** Start Data excerpt **
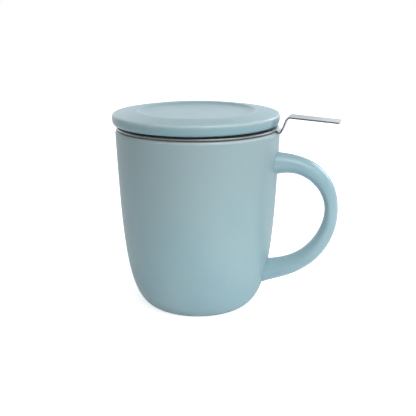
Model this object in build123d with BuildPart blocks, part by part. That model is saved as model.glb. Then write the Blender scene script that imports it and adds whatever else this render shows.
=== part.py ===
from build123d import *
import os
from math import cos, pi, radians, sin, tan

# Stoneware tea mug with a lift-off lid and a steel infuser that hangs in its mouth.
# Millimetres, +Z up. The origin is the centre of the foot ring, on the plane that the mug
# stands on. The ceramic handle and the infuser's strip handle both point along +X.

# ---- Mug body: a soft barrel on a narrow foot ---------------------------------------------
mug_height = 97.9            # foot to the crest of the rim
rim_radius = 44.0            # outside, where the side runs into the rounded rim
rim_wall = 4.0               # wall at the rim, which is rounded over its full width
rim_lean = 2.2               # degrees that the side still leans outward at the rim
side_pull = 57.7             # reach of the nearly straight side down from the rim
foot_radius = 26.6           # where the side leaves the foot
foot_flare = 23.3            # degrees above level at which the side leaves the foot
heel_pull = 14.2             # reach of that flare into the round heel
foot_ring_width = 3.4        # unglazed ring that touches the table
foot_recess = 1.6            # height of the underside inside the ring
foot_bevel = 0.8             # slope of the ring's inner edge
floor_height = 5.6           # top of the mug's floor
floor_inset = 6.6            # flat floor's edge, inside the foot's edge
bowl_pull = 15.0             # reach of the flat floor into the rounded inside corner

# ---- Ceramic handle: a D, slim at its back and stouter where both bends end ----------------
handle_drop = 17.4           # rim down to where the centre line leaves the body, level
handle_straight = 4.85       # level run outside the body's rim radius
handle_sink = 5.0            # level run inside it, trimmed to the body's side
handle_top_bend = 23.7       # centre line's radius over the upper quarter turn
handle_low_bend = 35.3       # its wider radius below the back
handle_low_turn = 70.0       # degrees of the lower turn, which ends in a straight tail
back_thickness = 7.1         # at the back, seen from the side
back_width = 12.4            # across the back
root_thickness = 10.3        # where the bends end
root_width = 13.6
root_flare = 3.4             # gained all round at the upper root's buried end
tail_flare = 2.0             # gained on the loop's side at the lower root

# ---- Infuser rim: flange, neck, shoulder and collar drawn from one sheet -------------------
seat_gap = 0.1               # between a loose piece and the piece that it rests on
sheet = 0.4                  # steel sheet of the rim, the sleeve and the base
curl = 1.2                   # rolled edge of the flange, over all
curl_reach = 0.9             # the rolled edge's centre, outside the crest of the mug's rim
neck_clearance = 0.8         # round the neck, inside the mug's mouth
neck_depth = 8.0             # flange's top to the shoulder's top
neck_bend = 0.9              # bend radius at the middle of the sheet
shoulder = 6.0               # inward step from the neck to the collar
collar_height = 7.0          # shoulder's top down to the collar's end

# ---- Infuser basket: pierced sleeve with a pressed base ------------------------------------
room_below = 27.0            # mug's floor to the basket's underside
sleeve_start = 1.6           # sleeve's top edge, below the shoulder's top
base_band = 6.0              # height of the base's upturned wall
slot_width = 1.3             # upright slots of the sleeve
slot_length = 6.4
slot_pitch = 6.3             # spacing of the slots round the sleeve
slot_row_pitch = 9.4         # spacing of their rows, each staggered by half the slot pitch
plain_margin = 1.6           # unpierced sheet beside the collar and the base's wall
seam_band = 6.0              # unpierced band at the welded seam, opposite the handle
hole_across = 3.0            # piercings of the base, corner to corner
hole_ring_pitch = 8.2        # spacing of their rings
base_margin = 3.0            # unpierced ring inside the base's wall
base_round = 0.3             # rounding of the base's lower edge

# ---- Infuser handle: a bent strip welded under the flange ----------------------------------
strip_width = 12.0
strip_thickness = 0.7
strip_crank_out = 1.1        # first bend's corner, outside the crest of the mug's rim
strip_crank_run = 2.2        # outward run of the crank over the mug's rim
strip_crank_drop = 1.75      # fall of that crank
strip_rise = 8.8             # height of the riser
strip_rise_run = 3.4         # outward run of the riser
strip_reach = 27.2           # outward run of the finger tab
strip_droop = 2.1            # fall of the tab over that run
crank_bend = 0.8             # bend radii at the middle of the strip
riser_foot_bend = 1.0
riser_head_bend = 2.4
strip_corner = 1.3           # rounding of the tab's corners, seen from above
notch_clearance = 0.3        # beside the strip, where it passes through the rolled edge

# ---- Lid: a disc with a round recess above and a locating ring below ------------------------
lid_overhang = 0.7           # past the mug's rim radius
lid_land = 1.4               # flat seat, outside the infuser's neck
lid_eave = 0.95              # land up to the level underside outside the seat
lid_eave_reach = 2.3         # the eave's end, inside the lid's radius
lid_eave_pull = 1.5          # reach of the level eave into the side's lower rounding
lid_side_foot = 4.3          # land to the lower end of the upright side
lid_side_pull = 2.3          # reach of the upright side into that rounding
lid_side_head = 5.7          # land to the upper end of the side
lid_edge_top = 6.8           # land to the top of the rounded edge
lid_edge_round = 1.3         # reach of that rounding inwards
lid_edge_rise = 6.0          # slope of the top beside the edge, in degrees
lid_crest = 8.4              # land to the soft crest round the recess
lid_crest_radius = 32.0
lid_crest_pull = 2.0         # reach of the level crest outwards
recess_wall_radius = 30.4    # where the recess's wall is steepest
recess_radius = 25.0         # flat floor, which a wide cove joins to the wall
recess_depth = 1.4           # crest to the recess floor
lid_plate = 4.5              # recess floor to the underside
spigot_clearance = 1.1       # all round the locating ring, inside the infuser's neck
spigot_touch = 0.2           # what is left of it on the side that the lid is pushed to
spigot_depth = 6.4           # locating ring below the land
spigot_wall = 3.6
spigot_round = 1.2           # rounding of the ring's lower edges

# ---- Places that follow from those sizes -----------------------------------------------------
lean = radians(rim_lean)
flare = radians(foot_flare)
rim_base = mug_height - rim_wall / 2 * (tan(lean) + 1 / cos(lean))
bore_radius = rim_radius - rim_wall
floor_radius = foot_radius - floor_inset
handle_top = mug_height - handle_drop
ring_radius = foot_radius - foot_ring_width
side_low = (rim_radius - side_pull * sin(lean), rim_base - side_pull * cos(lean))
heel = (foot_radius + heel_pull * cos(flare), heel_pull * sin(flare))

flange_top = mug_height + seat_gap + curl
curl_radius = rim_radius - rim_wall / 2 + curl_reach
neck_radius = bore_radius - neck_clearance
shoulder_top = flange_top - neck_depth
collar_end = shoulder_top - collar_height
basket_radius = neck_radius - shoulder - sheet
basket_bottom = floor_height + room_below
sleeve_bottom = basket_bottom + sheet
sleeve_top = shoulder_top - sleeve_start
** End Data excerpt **
**To do**
Return all of the data word for word.

**Expected output**
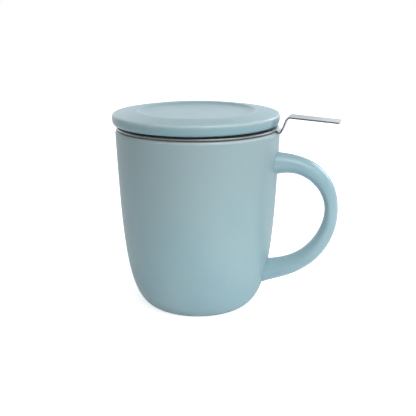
Model this object in build123d with BuildPart blocks, part by part. That model is saved as model.glb. Then write the Blender scene script that imports it and adds whatever else this render shows.
=== part.py ===
from build123d import *
import os
from math import cos, pi, radians, sin, tan

# Stoneware tea mug with a lift-off lid and a steel infuser that hangs in its mouth.
# Millimetres, +Z up. The origin is the centre of the foot ring, on the plane that the mug
# stands on. The ceramic handle and the infuser's strip handle both point along +X.

# ---- Mug body: a soft barrel on a narrow foot ---------------------------------------------
mug_height = 97.9            # foot to the crest of the rim
rim_radius = 44.0            # outside, where the side runs into the rounded rim
rim_wall = 4.0               # wall at the rim, which is rounded over its full width
rim_lean = 2.2               # degrees that the side still leans outward at the rim
side_pull = 57.7             # reach of the nearly straight side down from the rim
foot_radius = 26.6           # where the side leaves the foot
foot_flare = 23.3            # degrees above level at which the side leaves the foot
heel_pull = 14.2             # reach of that flare into the round heel
foot_ring_width = 3.4        # unglazed ring that touches the table
foot_recess = 1.6            # height of the underside inside the ring
foot_bevel = 0.8             # slope of the ring's inner edge
floor_height = 5.6           # top of the mug's floor
floor_inset = 6.6            # flat floor's edge, inside the foot's edge
bowl_pull = 15.0             # reach of the flat floor into the rounded inside corner

# ---- Ceramic handle: a D, slim at its back and stouter where both bends end ----------------
handle_drop = 17.4           # rim down to where the centre line leaves the body, level
handle_straight = 4.85       # level run outside the body's rim radius
handle_sink = 5.0            # level run inside it, trimmed to the body's side
handle_top_bend = 23.7       # centre line's radius over the upper quarter turn
handle_low_bend = 35.3       # its wider radius below the back
handle_low_turn = 70.0       # degrees of the lower turn, which ends in a straight tail
back_thickness = 7.1         # at the back, seen from the side
back_width = 12.4            # across the back
root_thickness = 10.3        # where the bends end
root_width = 13.6
root_flare = 3.4             # gained all round at the upper root's buried end
tail_flare = 2.0             # gained on the loop's side at the lower root

# ---- Infuser rim: flange, neck, shoulder and collar drawn from one sheet -------------------
seat_gap = 0.1               # between a loose piece and the piece that it rests on
sheet = 0.4                  # steel sheet of the rim, the sleeve and the base
curl = 1.2                   # rolled edge of the flange, over all
curl_reach = 0.9             # the rolled edge's centre, outside the crest of the mug's rim
neck_clearance = 0.8         # round the neck, inside the mug's mouth
neck_depth = 8.0             # flange's top to the shoulder's top
neck_bend = 0.9              # bend radius at the middle of the sheet
shoulder = 6.0               # inward step from the neck to the collar
collar_height = 7.0          # shoulder's top down to the collar's end

# ---- Infuser basket: pierced sleeve with a pressed base ------------------------------------
room_below = 27.0            # mug's floor to the basket's underside
sleeve_start = 1.6           # sleeve's top edge, below the shoulder's top
base_band = 6.0              # height of the base's upturned wall
slot_width = 1.3             # upright slots of the sleeve
slot_length = 6.4
slot_pitch = 6.3             # spacing of the slots round the sleeve
slot_row_pitch = 9.4         # spacing of their rows, each staggered by half the slot pitch
plain_margin = 1.6           # unpierced sheet beside the collar and the base's wall
seam_band = 6.0              # unpierced band at the welded seam, opposite the handle
hole_across = 3.0            # piercings of the base, corner to corner
hole_ring_pitch = 8.2        # spacing of their rings
base_margin = 3.0            # unpierced ring inside the base's wall
base_round = 0.3             # rounding of the base's lower edge

# ---- Infuser handle: a bent strip welded under the flange ----------------------------------
strip_width = 12.0
strip_thickness = 0.7
strip_crank_out = 1.1        # first bend's corner, outside the crest of the mug's rim
strip_crank_run = 2.2        # outward run of the crank over the mug's rim
strip_crank_drop = 1.75      # fall of that crank
strip_rise = 8.8             # height of the riser
strip_rise_run = 3.4         # outward run of the riser
strip_reach = 27.2           # outward run of the finger tab
strip_droop = 2.1            # fall of the tab over that run
crank_bend = 0.8             # bend radii at the middle of the strip
riser_foot_bend = 1.0
riser_head_bend = 2.4
strip_corner = 1.3           # rounding of the tab's corners, seen from above
notch_clearance = 0.3        # beside the strip, where it passes through the rolled edge

# ---- Lid: a disc with a round recess above and a locating ring below ------------------------
lid_overhang = 0.7           # past the mug's rim radius
lid_land = 1.4               # flat seat, outside the infuser's neck
lid_eave = 0.95              # land up to the level underside outside the seat
lid_eave_reach = 2.3         # the eave's end, inside the lid's radius
lid_eave_pull = 1.5          # reach of the level eave into the side's lower rounding
lid_side_foot = 4.3          # land to the lower end of the upright side
lid_side_pull = 2.3          # reach of the upright side into that rounding
lid_side_head = 5.7          # land to the upper end of the side
lid_edge_top = 6.8           # land to the top of the rounded edge
lid_edge_round = 1.3         # reach of that rounding inwards
lid_edge_rise = 6.0          # slope of the top beside the edge, in degrees
lid_crest = 8.4              # land to the soft crest round the recess
lid_crest_radius = 32.0
lid_crest_pull = 2.0         # reach of the level crest outwards
recess_wall_radius = 30.4    # where the recess's wall is steepest
recess_radius = 25.0         # flat floor, which a wide cove joins to the wall
recess_depth = 1.4           # crest to the recess floor
lid_plate = 4.5              # recess floor to the underside
spigot_clearance = 1.1       # all round the locating ring, inside the infuser's neck
spigot_touch = 0.2           # what is left of it on the side that the lid is pushed to
spigot_depth = 6.4           # locating ring below the land
spigot_wall = 3.6
spigot_round = 1.2           # rounding of the ring's lower edges

# ---- Places that follow from those sizes -----------------------------------------------------
lean = radians(rim_lean)
flare = radians(foot_flare)
rim_base = mug_height - rim_wall / 2 * (tan(lean) + 1 / cos(lean))
bore_radius = rim_radius - rim_wall
floor_radius = foot_radius - floor_inset
handle_top = mug_height - handle_drop
ring_radius = foot_radius - foot_ring_width
side_low = (rim_radius - side_pull * sin(lean), rim_base - side_pull * cos(lean))
heel = (foot_radius + heel_pull * cos(flare), heel_pull * sin(flare))

flange_top = mug_height + seat_gap + curl
curl_radius = rim_radius - rim_wall / 2 + curl_reach
neck_radius = bore_radius - neck_clearance
shoulder_top = flange_top - neck_depth
collar_end = shoulder_top - collar_height
basket_radius = neck_radius - shoulder - sheet
basket_bottom = floor_height + room_below
sleeve_bottom = basket_bottom + sheet
sleeve_top = shoulder_top - sleeve_start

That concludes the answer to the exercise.